Funeral Industry Disruption Has Started in Germany – Mymoria

  • Mymoria is a digital funeral house, offering services throughout Germany and partially Austria.
  • A customer can book each component online (ex. coffin, flowers, speaker, etc.).
  • The startup conducts a lead generation while the services are provided by the trusted subcontractors at a site.

Bjoern Wolff is a founder and managing director of mymoria, a digital funeral home. In 2016, Bjoern and his colleague, Peter Kautz, founded a one-stop-online shop for full configuration and complete commissioning of funerals. We first met Bjoern at SLUSH2019 

Bjoern Wolff, CEO at mymoria

ITKM: Please, introduce yourself in a few words.

Bjoern Wolff: I’m the founder of a Berlin-based startup mymoria, the first digital funeral house where you can plan and book a funeral online. At the moment, we offer our services throughout Germany and Austria. We’re a pretty small team, 25 people based in Berlin. The funeral industry is one of the oldest, so we decided to digitize it.  

What’s the ratio between developers and sales?

Most people from our team are in sales and online marketing driven. Obviously, we also have a team of 7 in-house developers as well.

What’s your financing background so far?

We closed our Series A in March 2018. We are not raising right now. Sorry, I can’t disclose any details right now.

Okay. So take me through the process as if I am a customer? Somebody dies in the family and…?

Somebody dies in the family, and somebody has to take care of the funeral. Normally people start asking, ‘How do you do this?’. They google what one should do next, how to find a mortician. Then they find us and can plan it online. There is an advantage here for us since funeral homes are not that aggressive on online marketing. 

First, the customer answers five questions online, ‘Where should the funeral take place?’ ‘What type of funeral?’ and so on. Second, he receives an offer with a transparent price that he can calmly discuss with the family.  

The components of the offer are up to the customer and can be adjusted. 

So, on our platform, you can choose an urn or coffin, flowers that you would like, speaker and everything you need for the funeral. After you put all together, you can book the service.

That would mean lots of intensity on getting service providers on board. And they are in different cities usually, right? 

We don’t work that way. We just do a lead generation and then connect our customers with subcontractors which do the services needed at a site. 

It is a very localized service. In a new city, you have to start from scratch.

We have a rich network. Now we are covering all of Germany and partially Austria. 

Just a second, you say you’ve covered 100% of your native German market… How long has it taken for you?

We founded the company back in 2015, the platform went live in June 2016. So it took us two years to cover 100% of the German market. And in Austria, we entered the market in 2019. 

It seems really hard to always guarantee the quality of the service providers. 

Oh, but we can! We know them inside out. I mean it’s not that they work with us by just going into our platform – we visited all of them with a quality audit, and they had to undergo screening so that we can trust them.

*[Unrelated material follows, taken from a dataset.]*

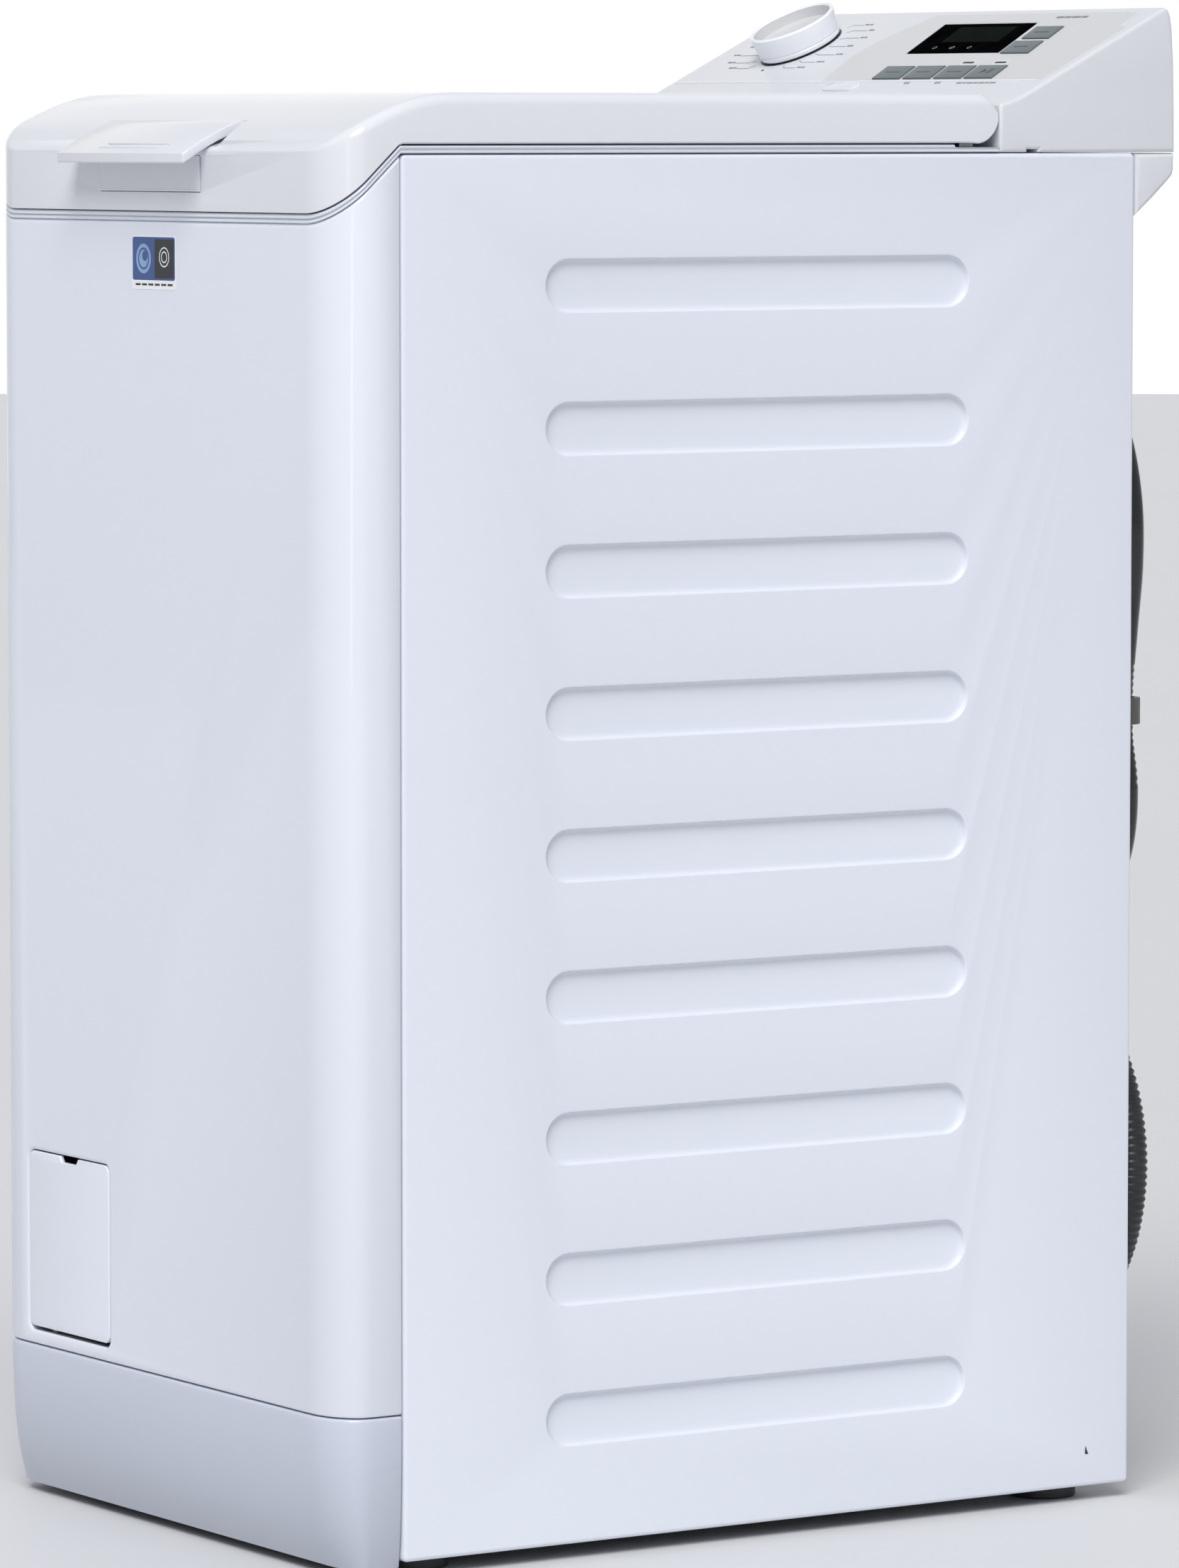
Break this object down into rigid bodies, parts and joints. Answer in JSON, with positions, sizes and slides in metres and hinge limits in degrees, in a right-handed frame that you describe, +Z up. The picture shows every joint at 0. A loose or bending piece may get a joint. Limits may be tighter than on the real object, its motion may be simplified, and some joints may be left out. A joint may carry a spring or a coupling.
{
  "type": "top load washing machine",
  "caption": "Narrow top-loading washing machine with a hinged lid, sloped control console, ribbed side panels and a horizontal-axis drum.",
  "frame": {"origin": "on the floor under the centre of the cabinet, midway between the side panels and midway between the front edge of the lid handle and the rear of the console overhang", "axes": "+X to the machine's right seen from the front, -Y out of the front, +Z up"},
  "size_m": [0.4, 0.6, 0.8973],
  "materials": {
    "painted_steel": "gloss",
    "white_plastic": "gloss",
    "trim_plastic": "satin",
    "key_plastic": "satin",
    "display_plastic": "gloss",
    "black_plastic": "satin",
    "tub_plastic": "satin",
    "stainless": "brushed",
    "galvanised": "satin",
    "black_rubber": "matte",
    "grey_rubber": "matte",
    "concrete": "rough",
    "circuit_board": "satin"
  },
  "bodies": {
    "cabinet": {"base_tray": "tub_plastic", "side_panel_left": "painted_steel", "side_panel_right": "painted_steel", "front_panel": "painted_steel", "plinth": "painted_steel", "back_panel": "galvanised", "top_frame": "trim_plastic", "dispenser_tray": "white_plastic", "console_housing": "white_plastic", "console_rear_cover": "white_plastic", "display_window": "display_plastic", "control_board": "circuit_board", "lid_hinge_left": "galvanised", "lid_hinge_right": "galvanised", "lid_lock": "black_plastic", "damper_tube_left": "black_plastic", "tub_spring_left": "galvanised", "damper_tube_right": "black_plastic", "tub_spring_right": "galvanised", "door_gasket": "grey_rubber", "sump_hose": "black_rubber", "drain_pump": "black_plastic", "inlet_valve": "white_plastic", "cable_gland": "black_plastic", "drain_outlet": "black_plastic", "drain_hose": "black_rubber", "drain_hose_cuff": "black_rubber", "inlet_hose": "black_rubber", "inlet_hose_nut": "white_plastic", "hose_clip": "tub_plastic"},
    "lid": {"lid_outer": "white_plastic", "lid_inner": "white_plastic", "lid_handle": "white_plastic"},
    "tub": {"tub_shell": "tub_plastic", "tub_side_left": "tub_plastic", "tub_side_right": "tub_plastic", "counterweight": "concrete", "motor": "galvanised", "drive_belt": "black_rubber", "damper_rod_left": "galvanised", "damper_rod_right": "galvanised"},
    "drum": {"drum_shell": "stainless", "drum_pulley": "galvanised"},
    "dial": {"dial": "white_plastic"},
    "power_button": {"power_button": "white_plastic"},
    "programme_key_1": {"programme_key_1": "key_plastic"},
    "programme_key_2": {"programme_key_2": "key_plastic"},
    "programme_key_3": {"programme_key_3": "key_plastic"},
    "programme_key_4": {"programme_key_4": "key_plastic"},
    "delay_key": {"delay_key": "key_plastic"},
    "start_key": {"start_key": "key_plastic"},
    "filter_door": {"filter_door": "painted_steel"},
    "filter_knob": {"filter_knob": "tub_plastic"},
    "drum_flap_front": {"drum_flap_front": "stainless"},
    "drum_flap_rear": {"drum_flap_rear": "stainless"},
    "motor_pulley": {"motor_pulley": "galvanised"},
    "foot_front_left": {"foot_front_left": "black_plastic"},
    "foot_front_right": {"foot_front_right": "black_plastic"},
    "foot_rear_left": {"foot_rear_left": "black_plastic"},
    "foot_rear_right": {"foot_rear_right": "black_plastic"}
  },
  "joints": [
    {"name": "lid_hinge", "type": "hinge", "parent": "cabinet", "child": "lid", "pos_m": [0, 0.1546, 0.825], "axis": [-1, 0, 0], "range_deg": [0, 95]},
    {"name": "dial_turn", "type": "hinge", "parent": "cabinet", "child": "dial", "pos_m": [-0.121, 0.25044, 0.86914], "axis": [0, -0.4454, 0.8953], "continuous": true},
    {"name": "power_button_press", "type": "slide", "parent": "cabinet", "child": "power_button", "axis": [0, 0.4454, -0.8953], "range_m": [0, 0.0015], "stiffness_N_per_m": 600, "springref_m": -0.001},
    {"name": "programme_key_1_press", "type": "slide", "parent": "cabinet", "child": "programme_key_1", "axis": [0, 0.4454, -0.8953], "range_m": [0, 0.0015], "stiffness_N_per_m": 600, "springref_m": -0.001},
    {"name": "programme_key_2_press", "type": "slide", "parent": "cabinet", "child": "programme_key_2", "axis": [0, 0.4454, -0.8953], "range_m": [0, 0.0015], "stiffness_N_per_m": 600, "springref_m": -0.001},
    {"name": "programme_key_3_press", "type": "slide", "parent": "cabinet", "child": "programme_key_3", "axis": [0, 0.4454, -0.8953], "range_m": [0, 0.0015], "stiffness_N_per_m": 600, "springref_m": -0.001},
    {"name": "programme_key_4_press", "type": "slide", "parent": "cabinet", "child": "programme_key_4", "axis": [0, 0.4454, -0.8953], "range_m": [0, 0.0015], "stiffness_N_per_m": 600, "springref_m": -0.001},
    {"name": "delay_key_press", "type": "slide", "parent": "cabinet", "child": "delay_key", "axis": [0, 0.4454, -0.8953], "range_m": [0, 0.0015], "stiffness_N_per_m": 600, "springref_m": -0.001},
    {"name": "start_key_press", "type": "slide", "parent": "cabinet", "child": "start_key", "axis": [0, 0.4454, -0.8953], "range_m": [0, 0.0015], "stiffness_N_per_m": 600, "springref_m": -0.001},
    {"name": "filter_door_hinge", "type": "hinge", "parent": "cabinet", "child": "filter_door", "pos_m": [-0.109, -0.281, 0.1095], "axis": [1, 0, 0], "range_deg": [0, 100]},
    {"name": "filter_knob_turn", "type": "hinge", "parent": "cabinet", "child": "filter_knob", "pos_m": [-0.109, -0.264, 0.155], "axis": [0, -1, 0], "range_deg": [0, 360]},
    {"name": "tub_float", "type": "slide", "parent": "cabinet", "child": "tub", "axis": [0, 0, 1], "range_m": [-0.008, 0.008], "stiffness_N_per_m": 12000, "springref_m": 0.02626, "deforming": ["tub_spring_left", "tub_spring_right", "door_gasket", "sump_hose"]},
    {"name": "drum_spin", "type": "hinge", "parent": "tub", "child": "drum", "pos_m": [0, -0.005, 0.425], "axis": [1, 0, 0], "continuous": true},
    {"name": "motor_spin", "type": "hinge", "parent": "tub", "child": "motor_pulley", "pos_m": [0.169, 0.14, 0.112], "axis": [1, 0, 0], "continuous": true},
    {"name": "flap_front_hinge", "type": "hinge", "parent": "drum", "child": "drum_flap_front", "pos_m": [0, -0.09507, 0.6377], "axis": [-1, 0, 0], "range_deg": [0, 100], "stiffness_Nm_per_rad": 0.25, "springref_deg": -34.38},
    {"name": "flap_rear_hinge", "type": "hinge", "parent": "drum", "child": "drum_flap_rear", "pos_m": [0, 0.08507, 0.6377], "axis": [1, 0, 0], "range_deg": [0, 100], "stiffness_Nm_per_rad": 0.25, "springref_deg": -34.38},
    {"name": "foot_front_left_screw", "type": "slide", "parent": "cabinet", "child": "foot_front_left", "axis": [0, 0, -1], "range_m": [0, 0.012]},
    {"name": "foot_front_right_screw", "type": "slide", "parent": "cabinet", "child": "foot_front_right", "axis": [0, 0, -1], "range_m": [0, 0.012]},
    {"name": "foot_rear_left_screw", "type": "slide", "parent": "cabinet", "child": "foot_rear_left", "axis": [0, 0, -1], "range_m": [0, 0.012]},
    {"name": "foot_rear_right_screw", "type": "slide", "parent": "cabinet", "child": "foot_rear_right", "axis": [0, 0, -1], "range_m": [0, 0.012]}
  ],
  "couplings": [
    {"joint": "motor_spin", "follows": "drum_spin", "ratio": 11.25}
  ]
}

Okay. Your qualification process might be effective in Germany and Austria, but more hectic, for example, in Italy, Spain, Poland?

We’re not there yet… I think every industry is different if you go from one to another country. But still, there are always people who are very open-minded and want to be part of digitalization and others who don’t want to. There are always people who want to do good business with you and others who want you to fail. So, the idea is to find the good ones.

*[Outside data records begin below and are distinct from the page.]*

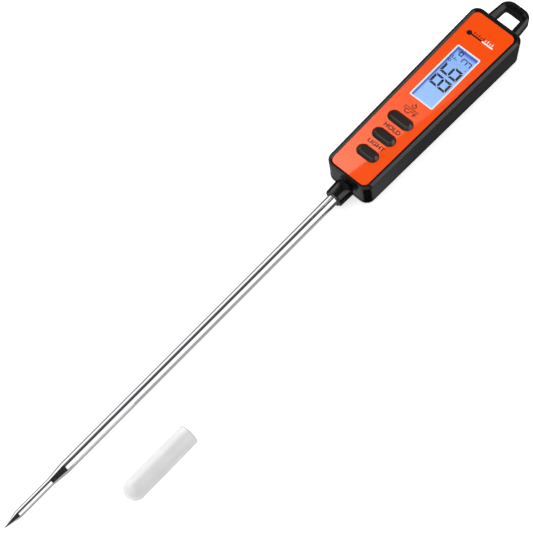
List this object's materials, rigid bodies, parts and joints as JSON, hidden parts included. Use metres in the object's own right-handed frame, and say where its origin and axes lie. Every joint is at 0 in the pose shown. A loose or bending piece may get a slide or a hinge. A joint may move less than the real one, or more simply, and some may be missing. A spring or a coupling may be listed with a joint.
{
  "type": "probe thermometer",
  "caption": "Long-stem digital probe thermometer with backlit display, push buttons, hanging loop, pointed steel probe and a loose tip cap lying beside it.",
  "frame": {"origin": "centre of the handle's flat back, on the surface it lies on", "axes": "+X along the probe's axis toward the hanging loop, +Z out of the face, the cap lying on the -Y side"},
  "size_m": [0.3308, 0.0464, 0.0185],
  "materials": {
    "casing_black": "satin moulded black plastic",
    "panel_orange": "glossy orange printed face sheet",
    "frame_white": "white plastic",
    "window_clear": "clear polished lens",
    "lcd_blue": "backlit blue liquid crystal display",
    "guide_clear": "clear light guide",
    "button_black": "glossy black plastic",
    "probe_steel": "polished stainless steel",
    "screw_steel": "plain steel",
    "seal_rubber": "matt black rubber",
    "board_green": "green solder mask",
    "chip_black": "matt black epoxy",
    "contact_gold": "plated spring strip",
    "wire_red": "insulated lead",
    "potting_grey": "grey heat-conducting resin",
    "cap_milky": "milky translucent plastic"
  },
  "bodies": {
    "handle": {"front_case": "casing_black", "back_cover": "casing_black", "case_gasket": "seal_rubber", "hang_loop": "casing_black", "face_panel": "panel_orange", "window_frame": "frame_white", "display_window": "window_clear", "lcd_glass": "lcd_blue", "lcd_holder": "frame_white", "light_guide": "guide_clear", "backlight_led": "frame_white", "zebra_strip": "seal_rubber", "circuit_board": "board_green", "controller_chip": "chip_black", "light_switch": "chip_black", "hold_switch": "chip_black", "power_switch": "chip_black", "battery_cell": "probe_steel", "battery_contact_negative": "contact_gold", "battery_contact_positive": "contact_gold", "probe_tube": "probe_steel", "probe_collar": "casing_black", "collar_seal": "seal_rubber", "probe_ferrule": "probe_steel", "thermistor_bead": "chip_black", "tip_filler": "potting_grey", "sensor_wire_a": "wire_red", "sensor_wire_b": "wire_red", "case_screw_1": "screw_steel", "case_screw_2": "screw_steel", "case_screw_3": "screw_steel", "case_screw_4": "screw_steel"},
    "light_key": {"light_button": "button_black"},
    "hold_key": {"hold_button": "button_black"},
    "power_key": {"power_button": "button_black"},
    "battery_door": {"battery_cover": "casing_black", "battery_cover_seal": "seal_rubber"},
    "cap": {"tip_cap": "cap_milky"}
  },
  "joints": [
    {"name": "light_press", "type": "slide", "parent": "handle", "child": "light_key", "axis": [0, 0, -1], "range_m": [0, 0.0005], "stiffness_N_per_m": 1000, "springref_m": -0.0003},
    {"name": "hold_press", "type": "slide", "parent": "handle", "child": "hold_key", "axis": [0, 0, -1], "range_m": [0, 0.0005], "stiffness_N_per_m": 1000, "springref_m": -0.0003},
    {"name": "power_press", "type": "slide", "parent": "handle", "child": "power_key", "axis": [0, 0, -1], "range_m": [0, 0.0005], "stiffness_N_per_m": 1000, "springref_m": -0.0003},
    {"name": "battery_cover_turn", "type": "hinge", "parent": "handle", "child": "battery_door", "pos_m": [0.027, 0, 0.001], "axis": [0, 0, -1], "range_deg": [0, 45]},
    {"name": "cap_slide", "type": "slide", "parent": "handle", "child": "cap", "axis": [-0.9655, 0.2602, 0.0071], "range_m": [0, 0.10626]}
  ]
}
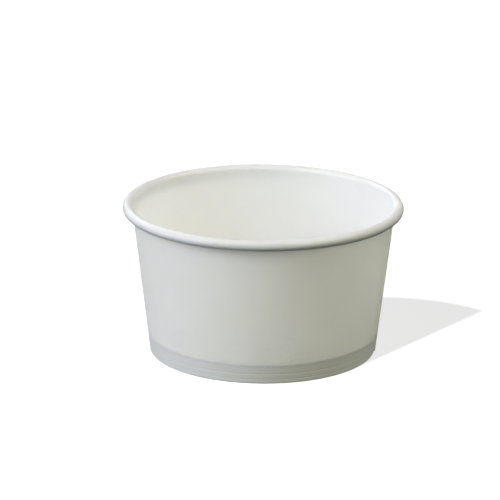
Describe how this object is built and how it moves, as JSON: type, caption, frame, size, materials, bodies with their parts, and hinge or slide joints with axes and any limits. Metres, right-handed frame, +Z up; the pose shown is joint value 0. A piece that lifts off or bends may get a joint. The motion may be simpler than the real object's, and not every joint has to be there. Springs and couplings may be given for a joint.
{
  "type": "paper sundae cup",
  "caption": "Squat tapered paperboard dessert cup with an outward curled rim, a lap-sealed side wall and a recessed base sealed into a folded foot.",
  "frame": {"origin": "centre of the foot plane, on the cup's axis", "axes": "+Z up along the cup's axis, towards the rim; -Y is the front; the lap seam of the side wall is at +X"},
  "size_m": [0.092, 0.092, 0.0503],
  "materials": {
    "wall_board": "satin",
    "base_board": "satin"
  },
  "bodies": {
    "root": {"side_wall": "wall_board", "base_disc": "base_board"}
  },
  "joints": []
}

Have you had cases where people/relatives didn’t have to come from abroad to organize the funeral in Germany?

Family members that are currently abroad are using our services on a regular basis. Normally, it’s the second and third generation who immigrated. And when something happens to their close ones in Germany or Austria, the only thing they can do is to go online and try to find someone who can help them. Then often they find us, we arrange everything, and they fly in only for the funerals itself. So that’s really one of our regular cases. 

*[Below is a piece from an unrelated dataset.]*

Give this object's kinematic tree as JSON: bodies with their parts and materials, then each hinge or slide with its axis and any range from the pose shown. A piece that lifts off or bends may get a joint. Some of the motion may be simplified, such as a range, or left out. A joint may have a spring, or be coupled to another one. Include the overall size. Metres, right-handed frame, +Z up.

Huge relief for the family that lives abroad…

Absolutely. If you only imagine a situation where someone from your family passed away, the last thing you want to do is figuring out how to organize a funeral. What you want to do is to grieve, take your time to breathe. We always try to make it as quick, easy and good as possible for our customers, so that they have more time to relax. We arrange everything. 

Speaking about a competition landscape, would you say there’s much competition in Germany or not?

Well, there’re 6,000 morticians in Germany in the offline world, let’s say. There are two copycats of us nowadays. They came in a year later, and they don’t do exactly the same as we do. They have a little different approach. It’s a good thing, especially in such a big market there should be even more competitors to educate customers. People still don’t know that funerals can be booked online.

In Poland, there was  Bluneral, a company that offered a list of trusted funeral houses across the country and funeral sets to plan it online. The firm doesn’t provide service anymore. To date, there is, the first Polish Funeral Platform that has been operating since 2006, a portal gathering funeral homes, stone companies, crematoriums and suppliers of products and services for the funeral industry.

And, since you are in the business of milestone life events, are you thinking of expanding into others, like a wedding or births?

No, actually not at all. The market itself is so big, and also still not digitized. The market of what we’re doing is so huge that we are definitely going to stick to funerals. 

Pet funerals?

It’s on our list just like a ton of other things as well. But I think for a very long time we won’t be going there. It’s too small and there’re still so many other things which we want to do, which are related to human funerals.

What has been your biggest success and biggest failure in the last 30 days or so?

Wow, that’s hard. I think the biggest success is that we have a clear strategy where we want to go for the next five years. It took us – I don’t know – three months to put this strategy together. The biggest failure is not being able to have enough time with my daughter at home.


Comments are closed.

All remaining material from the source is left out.